De la même manière, la qualification juridique, qui est au principe du travail des juges constitutionnels, ne saurait s’exonérer d’un travail réflexif sur les conséquences politiques de leur travail de qualification, dans une conjoncture particulièrement mobilisée.

J’ignore ce que les juges savent de ce que pensent les Français de ce qu’ils sont. J’ai toujours beaucoup « d’admiration » pour les sondeurs d’opinion qui, de temps à autre, posent des questions sur ce sujet.
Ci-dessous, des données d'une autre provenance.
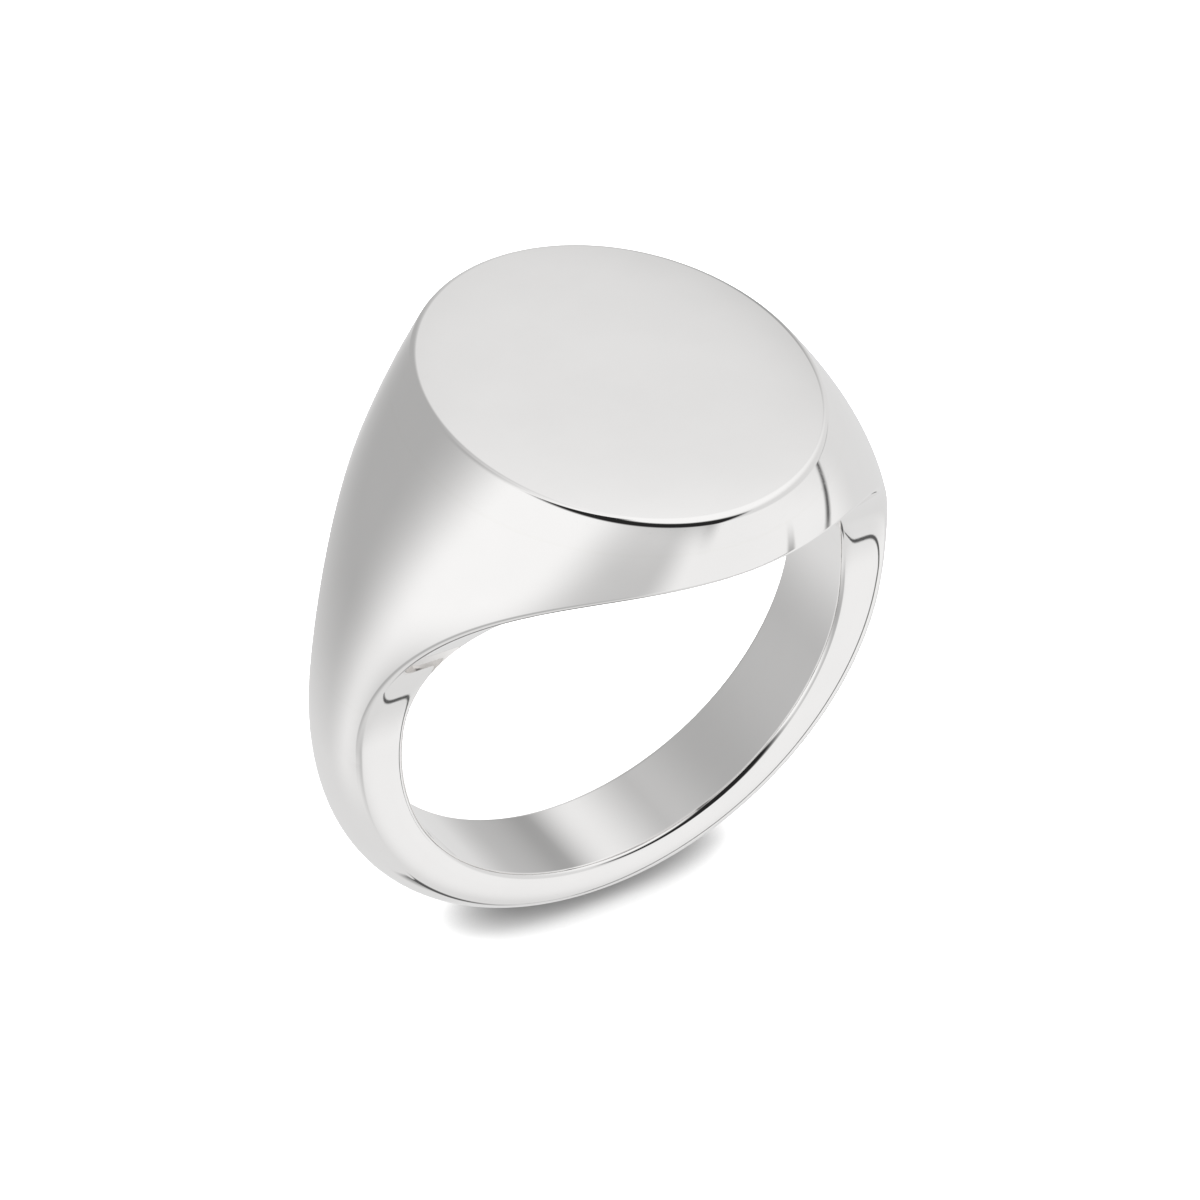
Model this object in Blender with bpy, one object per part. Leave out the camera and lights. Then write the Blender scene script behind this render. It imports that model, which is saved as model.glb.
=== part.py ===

L’enquête BVA du 12 novembre 2020 pour les 10 ans de l’introduction de la Question prioritaire de constitutionnalité (QPC) me laisse songeur : « un droit méconnu mais qui suscite la curiosité des Français ». « Elle fait apparaître une relative méconnaissance de ce droit : plus de 7 Français sur 10 (71 %) n’ont jamais entendu parler de la QPC. En revanche, les Français sont nombreux à souhaiter en savoir plus sur ce droit (81 %), signe que la QPC est vue par eux comme un progrès de l’État de droit. » Il est même affirmé que seuls 10 % savent précisément ce dont il s’agit. Chiffres qui paraissent très rassurants pour un tel niveau de technicité. Pour l’activité du Conseil en tant que contrôleur de la constitutionnalité des lois, je serais, là aussi, dubitatif, même si l’actualité peut avoir des vertus éducatives.